Ya’acov Ritov is professor in the Department of Statistics at the Hebrew University of Jerusalem. He received his PhD from the Hebrew University in 1983, and is a fellow of the IMS. Ya’acov’s (statistical) research interests include complex and large dimensional model, empirical Bayes procedures, semi- and non-parametric models. His Medallion Lecture is also at JSM, on Thursday August 8, at 8:30am (see below for the times and locations of other Medallion Lectures, as well as the Wald Lectures, the Rietz Lecture and the Presidential Address.)
A Priori Analysis of Complex Models
We (P.J. Bickel, A.C. Gamst, B.J.K. Kleijn, and Y. Ritov) study a few examples of Bayesian procedures on complex, high-dimensional parameter spaces. The Bayesian procedures we consider are those that adhere to the following paradigm. The prior distribution is announced prior to observing the data. At least we are restricted to priors that do not depend on details of the experimental design or on knowing the specific functions of the parameters that may turn out to be of interest. In this paradigm, it would not, for example, be reasonable for a statistician to use one prior for estimating one function, and another to estimate a different function. We shouldn’t be reminded of Groucho Marx’s quote, “Those are my principles, and if you don’t like them… well, I have others.”
Bayesian procedures can be considered from different points of view. Their closure is the set of admissible procedures, and they are known to generate asymptotic minimax procedures in regular parametric models. However, these claims are valid when the priors are selected to fit frequentist ad-hoc considerations.
Most early discussions of Bayesian analysis presented simple examples, e.g., X ~ N(ϑ, 1). In this case, a statistician might have clear a priori ideas about ϑ, and might well understand the implications of using his prior. Regardless, the data will eventually overwhelm the prior, and typically frequentist and Bayesian inference will coincide. The classical Bernstein–von Mises Theorem encapsulates this observation. Currently, Bayesian procedures are being applied to complex, high-dimensional models, e.g., those used in medical imaging. With a very high-dimensional parameter space (where, for example, laws of large numbers appear in surprising places), it is very difficult to understand the implications of using a particular prior. It is very difficult, if not impossible, to express subjective information about the model in a robust prior, and it is difficult to express this knowledge in a way that would support the data analysis and not dominate it.
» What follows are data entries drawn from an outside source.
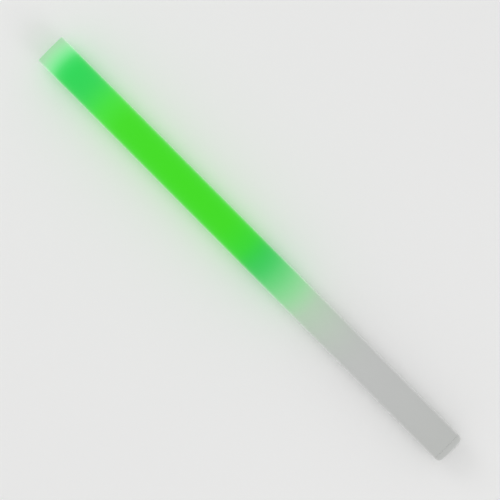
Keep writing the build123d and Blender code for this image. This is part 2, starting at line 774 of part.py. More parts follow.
def nose_cap():
    """Disc that closes the housing's nose and carries the tail contact."""
    start = HOUSING_NOSE_END - NOSE_CAP_THICKNESS
    cap = rod(start, HOUSING_NOSE_END, nose_bore - BOND_GAP)
    return cap - rod(start - 1, HOUSING_NOSE_END + 1, RIVET_RADIUS + TOUCH_GAP)


def tail_contact():
    """Spring seat with a stud that runs through the nose cap to the switch board."""
    plate = rod(HOUSING_NOSE_END, tail_contact_end, TAIL_CONTACT_RADIUS)
    return plate + rod(switch_board_end + TOUCH_GAP, HOUSING_NOSE_END, RIVET_RADIUS)


def tail_spring():
    """Conical spring that presses the cells towards the head."""
    wide, narrow = TAIL_SPRING_RADII
    start = tail_contact_end + TOUCH_GAP
    end = first_cell - TOUCH_GAP
    return coil(start, end, wide, narrow, TAIL_SPRING_WIRE, TAIL_SPRING_TURNS)


def return_leaf():
    """Sprung leaf from the switch board to the return strip."""
    half = LEAF_THICKNESS / 2
    start = switch_board_end + TOUCH_GAP + half
    heel = -nose_radius - SLIDE_GAP - half
    touch = -strip_top + RUB_GAP + half
    line = Polyline(
        (start, -switch_half),
        (start, heel),
        (start + LEAF_LENGTH / 2, heel),
        (start + 0.8 * LEAF_LENGTH, touch),
        (start + LEAF_LENGTH, heel),
    )
    return Rot(90, 0, 0) * extrude(trace(line, LEAF_THICKNESS), LEAF_WIDTH / 2, both=True)


def write(node, piece):
    """Moves a sub-part into the baton's frame and writes it as one STEP file."""
    frame = Pos(-OVERALL_LENGTH / 2, 0, barrel_radius)
    pieces = piece if isinstance(piece, list) else [piece]
    solids = [frame * solid for item in pieces for solid in item.solids()]
    shape = solids[0] if len(solids) == 1 else Compound(children=solids)
    export_step(shape, f"parts/{node}.step")


os.makedirs("parts", exist_ok=True)

write("lens_tube", lens_tube())
write("head_plug", head_plug())
write("head_cushion", head_cushion())
write("diffuser_tube", diffuser_tube())
write("led_board", led_board())
write("led_packages", led_packages())
write("led_windows", led_windows())
write("led_resistors", led_resistors())
write("board_rings", board_rings())
write("light_bulkhead", light_bulkhead())
write("control_tray", control_tray())
write("tray_screws", tray_screws())
write("control_board", control_board())
write("control_chip", control_chip())
write("chip_legs", chip_legs())
write("inductor", inductor())
write("capacitors", capacitors())
write("control_resistors", control_resistors())
write("battery_tube", battery_tube())
write("return_strip", return_strip())
write("front_contact", front_contact())
for count in range(CELL_COUNT):
    write(f"cell_{count + 1}", cell(count))
write("cell_sleeves", cell_sleeves())
write("grip_liner", grip_liner())
write("tail_bush", tail_bush())
write("battery_lead", battery_lead())
write("return_lead", return_lead())
write("led_lead_left", led_lead(1))
write("led_lead_right", led_lead(-1))
write("tail_collar", tail_collar())
write("collar_gasket", collar_gasket())
write("retaining_ring", retaining_ring())
write("button_cap", button_cap())
write("button_spring", button_spring())
write("switch_housing", switch_housing())
write("housing_seal", housing_seal())
write("switch_body", switch_body())
write("switch_plunger", switch_plunger())
write("switch_board", switch_board())
write("switch_pins", switch_pins())
write("nose_cap", nose_cap())
write("tail_contact", tail_contact())
write("tail_spring", tail_spring())
write("return_leaf", return_leaf())
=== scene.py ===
"""Traffic baton light, lit: a milky tube that glows green over its upper half.

The pieces follow in the order in which the baton is put together: the tube and its head, the
light section, the control section, the cells, the tail with its switch, and then the studio.
"""

import math

import bmesh
import bpy
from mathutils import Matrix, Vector


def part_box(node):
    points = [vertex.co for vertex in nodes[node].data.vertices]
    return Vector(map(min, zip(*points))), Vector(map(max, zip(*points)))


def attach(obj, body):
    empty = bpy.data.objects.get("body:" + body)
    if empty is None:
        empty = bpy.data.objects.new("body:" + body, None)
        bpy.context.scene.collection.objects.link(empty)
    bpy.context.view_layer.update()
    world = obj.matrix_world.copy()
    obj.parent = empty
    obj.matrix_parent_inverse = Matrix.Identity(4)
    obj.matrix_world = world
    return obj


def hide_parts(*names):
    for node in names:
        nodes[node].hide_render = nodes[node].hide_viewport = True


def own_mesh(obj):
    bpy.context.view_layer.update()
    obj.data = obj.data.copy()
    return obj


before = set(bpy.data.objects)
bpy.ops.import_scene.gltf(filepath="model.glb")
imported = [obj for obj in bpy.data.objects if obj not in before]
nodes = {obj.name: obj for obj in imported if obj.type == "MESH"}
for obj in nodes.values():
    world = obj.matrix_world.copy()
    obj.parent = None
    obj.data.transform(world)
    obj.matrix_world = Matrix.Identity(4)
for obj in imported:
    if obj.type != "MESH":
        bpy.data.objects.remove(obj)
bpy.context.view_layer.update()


# Outer tube. The real one is extruded in milky plastic and sawn square at the head. Its wall
# scatters the lamp's light, so it looks green where the lamp is, dims behind the bulkhead and
# fades to plain white over the grip. That light is painted into the wall's base colour and its
# glow by the distance from the head, with a painted shadow behind the bulkhead. It is the shell
# that every fixed piece is bonded into.

TUBE_WALL = 0.002
HEAD_EDGE = 0.0007
TAIL_EDGE = 0.0001
BORE_EDGE = 0.0001
TUBE_STEPS = 192
TUBE_RINGS = 90
HEAD_EDGE_STEPS = 6
FINE_EDGE_STEPS = 3
CREASE = math.radians(35)  # a corner that turns further than this stays sharp
MILLIMETRES = 1000  # to a metre
GLOSS_SWING = 0.05  # how far a plastic's clouds move its gloss
ROOM_LIGHT = 0.86  # how bright the studio makes a white surface
MILKY_GLOSS = 0.34
MILKY_DEPTH = 0.00003
MILKY_SHEEN = {"IOR": 1.3, "Sheen_Weight": 1, "Sheen_Roughness": 0.3}
MILKY_WHITE = (0.585, 0.595, 0.585)
TAIL_WHITE = (0.560, 0.572, 0.556)
UNLIT_TUBE = tuple(ROOM_LIGHT * part for part in MILKY_WHITE)
UNLIT_TAIL = tuple(ROOM_LIGHT * part for part in TAIL_WHITE)
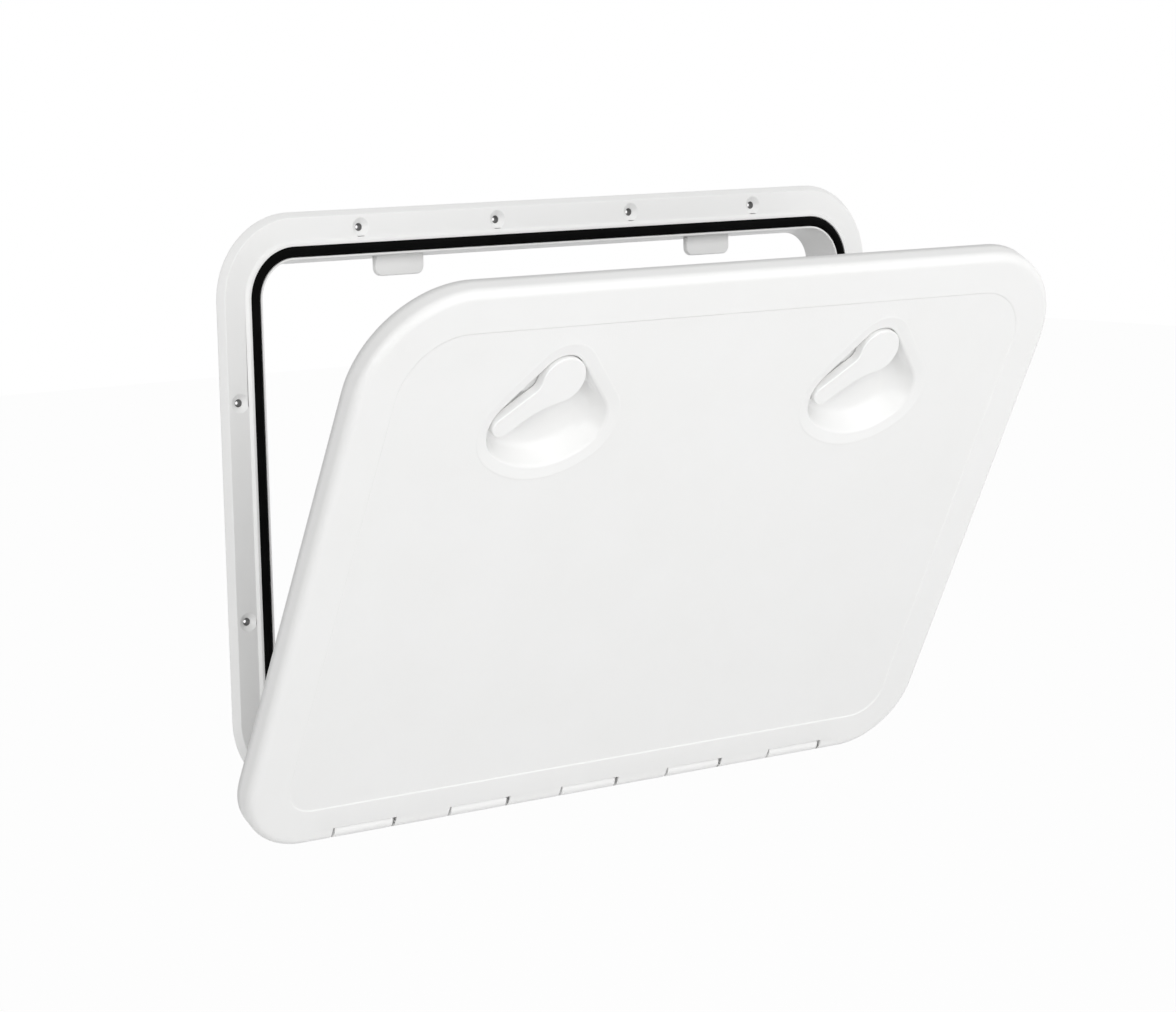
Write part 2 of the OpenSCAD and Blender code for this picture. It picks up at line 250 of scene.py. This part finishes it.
def makePlastic(name):
    finish = plastic[name]
    material, nodes, links = newMaterial(name)
    shader = nodes["Principled BSDF"]
    place = nodes.new("ShaderNodeTexCoord").outputs["Object"]
    clouds = noise(nodes, links, place, moulding["cloudSize"], detail=3)
    low = [part * share for part, share in zip(finish["colour"], moulding["cloudTone"])]
    tone = ramp(nodes, links, clouds, (*low, 1), (*finish["colour"], 1))
    links.new(tone, shader.inputs["Base Color"])
    wear = noise(nodes, links, place, moulding["wearSize"], detail=5)
    roughness = ramp(nodes, links, wear, grey(finish["rough"] - moulding["glossier"]),
                     grey(finish["rough"] + moulding["duller"]))
    links.new(roughness, shader.inputs["Roughness"])
    grain = noise(nodes, links, place, finish["grain"], detail=2)
    addBump(nodes, links, grain, finish["bump"], moulding["grainHeight"])
    shader.inputs["IOR"].default_value = moulding["ior"]
    return material


def makeRubber():
    material, nodes, links = newMaterial("foamRubber")
    shader = nodes["Principled BSDF"]
    place = nodes.new("ShaderNodeTexCoord").outputs["Object"]
    cells = nodes.new("ShaderNodeTexVoronoi")
    cells.inputs["Scale"].default_value = 1 / rubber["cellSize"]
    links.new(place, cells.inputs["Vector"])
    patches = noise(nodes, links, place, rubber["patchSize"], detail=4)
    for socket, (low, high) in (("Base Color", rubber["tone"]), ("Roughness", rubber["rough"])):
        links.new(ramp(nodes, links, patches, grey(low), grey(high)), shader.inputs[socket])
    addBump(nodes, links, cells.outputs["Distance"], rubber["bump"], rubber["cellHeight"])
    shader.inputs["Specular IOR Level"].default_value = rubber["shine"]
    return material


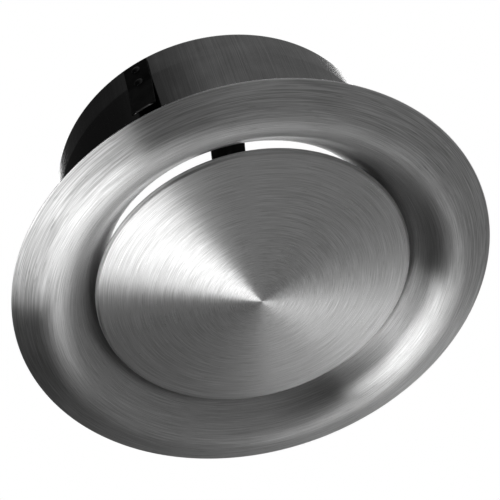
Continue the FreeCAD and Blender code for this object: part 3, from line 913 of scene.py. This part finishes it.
def rolled_steel(name, dark, light, roughness, anisotropy):
    """Stainless sheet with its rolling grain along Z, spot welded at its flare."""
    material, tree, principled = shader(name)
    x, y, z = place(tree)
    radius, across, along = polar(tree, x, y)
    grain = noise_node(tree, combine(tree, calc(tree, "MULTIPLY", across, 170.0),
                                     calc(tree, "MULTIPLY", along, 170.0),
                                     calc(tree, "MULTIPLY", z, 22.0)), 1.0, 4.0, 0.6)
    cloud = noise_node(tree, combine(tree, x, y, z), 55.0, 3.0, 0.6)
    mixed = calc(tree, "ADD", calc(tree, "MULTIPLY", grain, 0.6),
                 calc(tree, "MULTIPLY", cloud, 0.4))
    colour = ramp(tree, mixed, ((0.32, dark), (0.68, light)))
    welds = weld_marks(tree, x, y, radius, WELD_RADIUS, WELD_COUNT, WELD_SIZE)
    tinted = blend_colour(tree, calc(tree, "MULTIPLY", welds, 0.55), colour, (0.20, 0.17, 0.14))
    worn = remap(tree, z, NECK_REAR_Z - 0.5 * MM, NECK_REAR_Z - 0.1 * MM, 0.0, 1.0)
    tree.links.new(blend_colour(tree, worn, tinted, (0.85, 0.85, 0.84)),
                   principled.inputs["Base Color"])
    tree.links.new(remap(tree, mixed, 0.3, 0.7, roughness * 1.15, roughness * 0.85),
                   principled.inputs["Roughness"])
    principled.inputs["Metallic"].default_value = 1.0
    grain_direction(tree, principled, 0.25, anisotropy)
    bump(tree, principled, calc(tree, "SUBTRACT", grain, calc(tree, "MULTIPLY", welds, 2.0)),
         0.12, 0.03 * MM)
    return material


def plated(name, dark, light, worn, roughness):
    """A bright plated or passivated fastener: cloudy film, tool marks and rubbed edges."""
    material, tree, principled = shader(name)
    x, y, z = place(tree)
    radius, across, _ = polar(tree, x, y)
    spot = combine(tree, x, y, z)
    film = noise_node(tree, spot, 900.0, 4.0, 0.6)
    marks = noise_node(tree, combine(tree, calc(tree, "MULTIPLY", radius, 9000.0),
                                     calc(tree, "MULTIPLY", across, 5.0),
                                     calc(tree, "MULTIPLY", z, 6000.0)), 1.0, 3.0, 0.6)
    mixed = calc(tree, "ADD", calc(tree, "MULTIPLY", film, 0.55),
                 calc(tree, "MULTIPLY", marks, 0.45))
    colour = ramp(tree, mixed, ((0.32, dark), (0.66, light)))
    tree.links.new(blend_colour(tree, edges(tree, 0.52, 0.58), colour, worn),
                   principled.inputs["Base Color"])
    tree.links.new(remap(tree, mixed, 0.3, 0.7, roughness * 1.3, roughness * 0.75),
                   principled.inputs["Roughness"])
    principled.inputs["Metallic"].default_value = 1.0
    bump(tree, principled, mixed, 0.18, 0.03 * MM)
    return material


def black_finish_and_shade(name, dark, light, worn, roughness, wear, shine, bare_highlight_below=-1.0):
    """Phosphated or painted black steel, with fine grain and bare worn edges; on the strap its near
    black is painted shade.

    Below a given height it is bright bare metal: a real cut edge and a painted highlight on the
    clips' free ends.
    """
    material, tree, principled = shader(name)
    x, y, z = place(tree)
    spot = combine(tree, x, y, z)
    grit = noise_node(tree, spot, 2600.0, 3.0, 0.6)
    patch = noise_node(tree, spot, 190.0, 4.0, 0.6)
    mixed = calc(tree, "ADD", calc(tree, "MULTIPLY", grit, 0.45),
                 calc(tree, "MULTIPLY", patch, 0.55))
    colour = ramp(tree, mixed, ((0.32, dark), (0.68, light)))
    rubbed = calc(tree, "MULTIPLY", edges(tree, 0.52, 0.6),
                  remap(tree, patch, 0.4, 0.62, wear * 0.3, wear))
    # painted highlight: below the given height the steel is bright bare metal, partly a real cut
    # edge
    bare_tip_highlight = remap(tree, z, bare_highlight_below - 0.3 * MM, bare_highlight_below, 1.0, 0.0)
    # the rubbed edges and the painted highlight at the clips' free ends share this mask
    rubbed = calc(tree, "MAXIMUM", rubbed, bare_tip_highlight)
    tree.links.new(blend_colour(tree, rubbed, colour, worn), principled.inputs["Base Color"])
    principled.inputs["Specular IOR Level"].default_value = shine
    gloss = remap(tree, mixed, 0.3, 0.7, roughness * 1.2, roughness * 0.8)
    tree.links.new(calc(tree, "SUBTRACT", gloss, calc(tree, "MULTIPLY", bare_tip_highlight, 0.1)),
                   principled.inputs["Roughness"])
    tree.links.new(remap(tree, rubbed, 0.0, 1.0, 0.2, 1.0), principled.inputs["Metallic"])
    bump(tree, principled, grit, 0.25, 0.02 * MM)
    return material


def soft_foam(name):
    """Dark closed-cell foam with open cells on its cut skin, their hollows darkened in colour as
    painted shade.
    """
    material, tree, principled = shader(name)
    x, y, z = place(tree)
    cells = tree.nodes.new("ShaderNodeTexVoronoi")
    cells.inputs["Scale"].default_value = 1500.0
    tree.links.new(combine(tree, x, y, z), cells.inputs["Vector"])
    pore_pits_and_shade = cells.outputs["Distance"]
    tone = noise_node(tree, combine(tree, x, y, z), 60.0, 3.0, 0.6)
    skin_colour = ramp(tree, tone, ((0.35, (0.030, 0.030, 0.032)), (0.65, (0.055, 0.055, 0.058))))
    # painted shade: the pore hollows are blended towards near black
    tree.links.new(blend_colour(tree, remap(tree, pore_pits_and_shade, 0.15, 0.5, 0.85, 0.0), skin_colour,
                                (0.008, 0.008, 0.009)), principled.inputs["Base Color"])
    tree.links.new(remap(tree, tone, 0.3, 0.7, 0.85, 0.98), principled.inputs["Roughness"])
    bump(tree, principled, pore_pits_and_shade, 0.6, 0.15 * MM)
    return material


# ---- Materials -------------------------------------------------------------------------------

ring_steel = turned_steel("ring_steel", (0.41, 0.41, 0.41), (0.67, 0.67, 0.67),
                          0.31, 1.0, 0.13 * MM, 4.5, RIM_RADIUS)
disc_steel = turned_steel("disc_steel", (0.42, 0.42, 0.42), (0.64, 0.64, 0.64),
                          0.30, 0.98, 0.11 * MM, 3.0, DISC_RADIUS)
bracket_steel = turned_steel("bracket_steel", (0.36, 0.36, 0.36), (0.52, 0.52, 0.52),
                             0.36, 0.5, 0.6 * MM, 4.0, BRACKET_RADIUS)
neck_steel = rolled_steel("neck_steel", (0.27, 0.27, 0.27), (0.47, 0.47, 0.47), 0.22, 0.8)
# painted shade: the strap's near-black colour stands in for the shadow it lies in behind the disc
strap_shade_black = black_finish_and_shade("strap_shade_black", (0.006, 0.006, 0.006), (0.014, 0.014, 0.014),
                        (0.10, 0.10, 0.10), 0.45, 0.4, 0.15)
# the clips' free ends get a painted highlight as bright bare metal, partly a real cut edge
clip_black = black_finish_and_shade("clip_black", (0.005, 0.005, 0.005), (0.012, 0.012, 0.012),
                       (0.80, 0.80, 0.80), 0.40, 0.05, 0.05, CLIP_TIP_Z + 0.55 * MM)
rivet_black = black_finish_and_shade("rivet_black", (0.012, 0.012, 0.013), (0.026, 0.026, 0.027),
                        (0.30, 0.30, 0.30), 0.22, 0.6, 0.9)
rivet_steel = plated("rivet_steel", (0.05, 0.05, 0.052), (0.12, 0.12, 0.122),
                     (0.40, 0.40, 0.40), 0.28)
zinc = plated("zinc", (0.50, 0.51, 0.53), (0.72, 0.73, 0.74), (0.85, 0.85, 0.86), 0.28)
spring_steel = plated("spring_steel", (0.22, 0.22, 0.23), (0.34, 0.34, 0.35),
                      (0.60, 0.60, 0.60), 0.30)
foam = soft_foam("foam")


# ---- Build -----------------------------------------------------------------------------------

front_ring()
spigot()
disc()
gasket()
strap()
bush()
strap_rivets()
nut("clamp_nut", "disc", BRACKET_REAR_Z - SHEET - WASHER_HEIGHT - NUT_HEIGHT, NUT_HEIGHT,
    "disc_nut")
nut("thin_nut", "lock_nut", LOCK_NUT_Z, LOCK_NUT_HEIGHT, "lock_nut")
spindle()
stop_ring()
toothed_washer()
bracket()
washer()
clip_rivets()
for number, angle in enumerate(CLIP_ANGLES, start=1):
    clip(number, angle)


# ---- Camera ----------------------------------------------------------------------------------

def camera_matrix():
    """The camera's place: it looks up at the valve from in front, rolled about its line."""
    azimuth = math.radians(CAMERA_AZIMUTH)
    elevation = math.radians(CAMERA_ELEVATION)
    back = Vector((math.sin(azimuth) * math.cos(elevation),
                   -math.cos(azimuth) * math.cos(elevation), math.sin(elevation)))
    level = back.to_track_quat("Z", "Y").to_matrix().to_4x4()
    roll = Matrix.Rotation(math.radians(-CAMERA_ROLL), 4, "Z")
    return Matrix.Translation(CAMERA_AIM + back * CAMERA_DISTANCE) @ level @ roll


def make_camera():
    data = bpy.data.cameras.new("camera")
    data.lens = CAMERA_LENS
    data.sensor_width = CAMERA_SENSOR
    data.clip_start = 0.01
    data.clip_end = 20.0
    camera = bpy.data.objects.new("camera", data)
    bpy.context.scene.collection.objects.link(camera)
    camera.matrix_world = camera_matrix()
    bpy.context.scene.camera = camera


make_camera()


# ---- Studio ----------------------------------------------------------------------------------

FLOOR_Z = -1.6
FLOOR_HALF = 40.0
FLOOR_GLOW = 0.6
PRINT_GAMMA = 0.82           # below 1 the middle tones print darker
ROOM_DARK = 0.02             # the room's tone towards -Y
ROOM_LIGHT = 0.30            # and towards +Y
ROOM_FADE = (-0.5, 0.1)      # between these values of a direction's Y it goes from one to the other
SOFTBOX_DISTANCE = 1.2
# Softboxes: name, direction from the valve, width and brightness for its size.
SOFTBOXES = (
    ("key", (-0.16, -0.55, -0.82), 0.95, 2.0),
    ("front", (-0.46, -0.15, -0.88), 0.40, 2.0),
    ("low", (-0.74, 0.23, -0.63), 0.35, 1.6),
)
TOP_PLACE = (-1.0, 0.2, 1.4)
TOP_WIDTH = 1.2
TOP_POWER = 14.0


def world():
    """A white backdrop for the camera, and a room that fades from dark to pale for the valve."""
    studio = bpy.data.worlds.new("studio")
    bpy.context.scene.world = studio
    studio.use_nodes = True
    tree = studio.node_tree
    tree.nodes.clear()
    output = tree.nodes.new("ShaderNodeOutputWorld")
    mix = tree.nodes.new("ShaderNodeMixShader")
    path = tree.nodes.new("ShaderNodeLightPath")
    coordinates = tree.nodes.new("ShaderNodeTexCoord")
    split = tree.nodes.new("ShaderNodeSeparateXYZ")
    tree.links.new(coordinates.outputs["Generated"], split.inputs[0])
    room = tree.nodes.new("ShaderNodeBackground")
    tree.links.new(remap(tree, split.outputs["Y"], *ROOM_FADE, ROOM_DARK, ROOM_LIGHT),
                   room.inputs["Color"])
    backdrop = tree.nodes.new("ShaderNodeBackground")
    backdrop.inputs["Color"].default_value = (1, 1, 1, 1)
    tree.links.new(path.outputs["Is Camera Ray"], mix.inputs[0])
    tree.links.new(room.outputs[0], mix.inputs[1])
    tree.links.new(backdrop.outputs[0], mix.inputs[2])
    tree.links.new(mix.outputs[0], output.inputs["Surface"])


def area_light(name, shape, place_at, size, power):
    """A soft light that faces the valve."""
    data = bpy.data.lights.new(name, "AREA")
    data.shape = shape
    data.size = size
    data.energy = power
    light = bpy.data.objects.new(name, data)
    bpy.context.scene.collection.objects.link(light)
    light.location = place_at
    light.rotation_mode = "QUATERNION"
    light.rotation_quaternion = light.location.to_track_quat("Z", "Y")
    light.visible_camera = False


def lights():
    """Three softboxes in front of the valve and a round light behind it."""
    for name, direction, width, brightness in SOFTBOXES:
        place_at = Vector(direction).normalized() * SOFTBOX_DISTANCE
        area_light(name, "SQUARE", place_at, width, brightness * math.pi * width ** 2)
    area_light("top", "DISK", TOP_PLACE, TOP_WIDTH, TOP_POWER)


def floor():
    """A pale floor far below with a soft glow of its own; it doesn't show in or light the valve."""
    bm = bmesh.new()
    corners = [bm.verts.new((x * FLOOR_HALF, y * FLOOR_HALF, FLOOR_Z))
               for x, y in ((-1, -1), (1, -1), (1, 1), (-1, 1))]
    bm.faces.new(corners)
    mesh = bpy.data.meshes.new("floor")
    bm.to_mesh(mesh)
    bm.free()
    obj = bpy.data.objects.new("floor", mesh)
    bpy.context.scene.collection.objects.link(obj)
    material, tree, principled = shader("floor_paint")
    x, y, z = place(tree)
    tone = noise_node(tree, combine(tree, x, y, z), 3.0, 3.0, 0.6)
    tree.links.new(ramp(tree, tone, ((0.3, (0.80, 0.80, 0.80)), (0.7, (0.86, 0.86, 0.86)))),
                   principled.inputs["Base Color"])
    tree.links.new(remap(tree, tone, 0.3, 0.7, 0.8, 0.9), principled.inputs["Roughness"])
    principled.inputs["Emission Color"].default_value = (1.0, 1.0, 1.0, 1.0)
    principled.inputs["Emission Strength"].default_value = FLOOR_GLOW
    obj.data.materials.append(material)
    obj.visible_glossy = False
    obj.visible_diffuse = False


world()
lights()
floor()
bpy.context.scene.view_settings.view_transform = "Standard"
bpy.context.scene.view_settings.gamma = PRINT_GAMMA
We use several examples to illustrate a number of issues. This includes the partial linear model of Engle, Granger, Rice and Weiss (1986) , and different models in the very convenient lab of white noise series. We show that in situations where the nonparametric part of the model is smooth enough, the Bernstein–von Mises phenomenon holds and Bayesian estimators are efficient, but the Bayesian estimator is going to fail in extreme situations where simple frequentist estimation can still work. Then, it may argue that in a given white noise model, the any Bayesian prior would fail in estimation of some linear functional, while trivial frequentist estimator would not.
We also give an example in which Bayesian procedures which ignore the stopping time associated with the data generating process fail, while simple frequentist procedures continue to work. This demonstrates the danger of the classical principle that Bayesians need not pay attention to stopping times.